Дети, правда, рождаются здесь в огромном количестве, но большинство из них умирает в младенчестве. И это почти не вызывает более сожаления. Парни убегают на север. Девушки выращивают в густой грязи свеклу и картофель, беременеют в двенадцатилетнем возрасте и уже в двадцать лет увядают у меня на глазах. Бывает, что вожделение, вдруг выйдя из берегов, охватывает всю деревню, выплескивается ночной оргией в свете костров, сложенных из пропитанных влагой деревьев. Все теряют голову: старики спариваются с детьми, здоровые — с калеками, люди — со скотиной. Подробности я не могу сообщить, потому что в такие ночи запираюсь в своей хижине, которая служит еще и аптекой, наглухо закрываю рассыпающиеся деревянные ставни, задвигаю засов на двери и кладу заряженный пистолет под подушку — мало ли что им может взбрести в голову?

Но подобные ночи случаются здесь не так уж часто. На следующий день они встают в полдень, потрясенные, со слезящимися глазами, и покорно ковыряются с рассвета до самой ночи в болотистой почве своих участков.

Дни стоят раскаленные.
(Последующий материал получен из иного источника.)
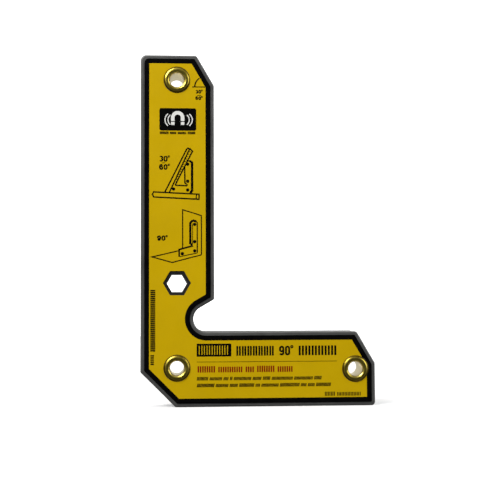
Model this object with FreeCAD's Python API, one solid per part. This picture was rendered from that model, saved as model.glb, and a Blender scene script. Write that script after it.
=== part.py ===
"""Inside-outside 90 degree welding magnet: an L-shaped steel sandwich with ceramic block magnets.

Two identical steel pole plates close on a moulded core frame.  The core locates seven ceramic
magnets, three spacer tubes and a hexagonal sleeve.  Three hollow rivets (eyelets) pass through the
tubes and clamp the stack, and a printed film label is stuck to the outer face of each plate.

Frame: millimetres, +Z up, +X from heel to toe, and the front face looks along -Y.  The origin is
the centre of the bounding box's underside, where the sole of the foot stands.
Outline coordinates (u, w): u runs from the heel's outer edge towards the toe, and w runs up from
the sole.
"""

import FreeCAD
import Part

import math
import os

# Driving dimensions of the outline
TOOL_HEIGHT = 152.4
FOOT_LENGTH = 101.6
ARM_WIDTH = 31.75
FOOT_WIDTH = 32.2
HEEL_CHAMFER = 15.0
BRACE_ANGLE = 60.0
BRACE_REACH = 112.2  # along the sole, from the heel's edge to where the brace's line meets it
RELIEF_RADIUS = 5.56
RELIEF_CENTRE_U = 28.3
RELIEF_ANGLE = 30.0
TIP_CORNER_RADIUS = 2.4
SOLE_CORNER_RADIUS = 1.6
BRACE_CORNER_RADIUS = 1.5
SMALL_CORNER_RADIUS = 1.0
SHARPEST_RADIUS = 0.4  # of a convex corner of an inset outline

# The stack, from the middle of the thickness outwards
CORE_THICKNESS = 9.525
PLATE_THICKNESS = 3.175
LABEL_THICKNESS = 0.25
PLATE_EDGE_RADIUS = 0.8
CORE_INSET = 1.0
LABEL_INSET = 1.65
LABEL_TIP_RADIUS = 2.0

# Hollow rivets and their spacer tubes
BORE_RADIUS = 3.05
BARREL_RADIUS = 3.97
PLATE_HOLE_RADIUS = 4.02
SPACER_INNER_RADIUS = 4.05
SPACER_OUTER_RADIUS = 5.5
CORE_HOLE_RADIUS = 5.55
FLANGE_RADIUS = 5.6
FLANGE_HEIGHT = 0.95
FLANGE_EDGE_HEIGHT = 0.3
CREST_RADIUS = 4.25
LABEL_HOLE_RADIUS = 5.8
EYELETS = {"top": (15.65, 141.5), "corner": (15.65, 16.7), "toe": (92.9, 15.9)}

# Hexagonal sleeve, sizes across flats
HEX_CENTRE = (15.65, 53.2)
HEX_INNER_FLATS = 7.6
HEX_OUTER_FLATS = 10.3
HEX_HOLE_FLATS = 10.36
HEX_LABEL_FLATS = 10.45
HEX_MOUTH_CHAMFER = 0.35

# Ceramic block magnets: 1 x 3/4 x 3/8 inch, and a half-width block beside the heel
MAGNET_LONG = 25.4
MAGNET_SHORT = 19.05
HALF_MAGNET_LONG = 12.7
POCKET_GAP = 0.15  # all round, filled with glue on the real tool
MAGNET_EDGE_CHAMFER = 0.5
ARM_MAGNETS_CENTRE_W = 97.5
ARM_MAGNETS_PITCH = 23.5
FOOT_MAGNETS_CENTRE_U = 54.6
FOOT_MAGNETS_PITCH = 20.5
HEEL_MAGNET_CENTRE = (10.2, 34.9)

Y_AXIS = FreeCAD.Vector(0, 1, 0)
PLATE_OUTER_Y = CORE_THICKNESS / 2 + PLATE_THICKNESS
TWO_SIDES = {"front": -1, "rear": 1}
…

Наглые блохи величиной с монету налетают на нас и, кусая, издают этакое верещанье, резкое и омерзительное. Работа в поле, несомненно, сущая каторга. Свеклу и картофель выдергивают из раскисшей грязи. Почти все плоды тронуты гнилью, но, несмотря на это, их едят здесь сырыми либо сваренными в этакой вонючей похлебке.

Два сына могильщика бежали за холмы и пристали там к шайке контрабандистов. Две женщины, их жены, вместе с детьми перешли жить в хижину их младшего брата, еще подростка, ему и четырнадцати не исполнилось. Что же до самого могильщика, молчаливого, широкого в кости горбуна, то он решил, что молчать не будет. Но недели и месяцы прошли в полном молчании, а потом и годы миновали. В один прекрасный день могильщик тоже перешел жить в хижину младшего сына. И родилось там множество детишек, но никто не знал, потомки ли они беглых братьев, заглядывавших иногда на час-другой в деревню, или вышли из чресл брата-подростка, самого могильщика либо его престарелого отца. Так или иначе, но большинство этих младенцев умерли в первые же недели после рождения. В эту хижину, бывало, наведывались по ночам другие мужчины, а также несколько слабоумных перезрелых девиц, ищущих крышу над головой, мужчину, убежище, младенца или просто пищу.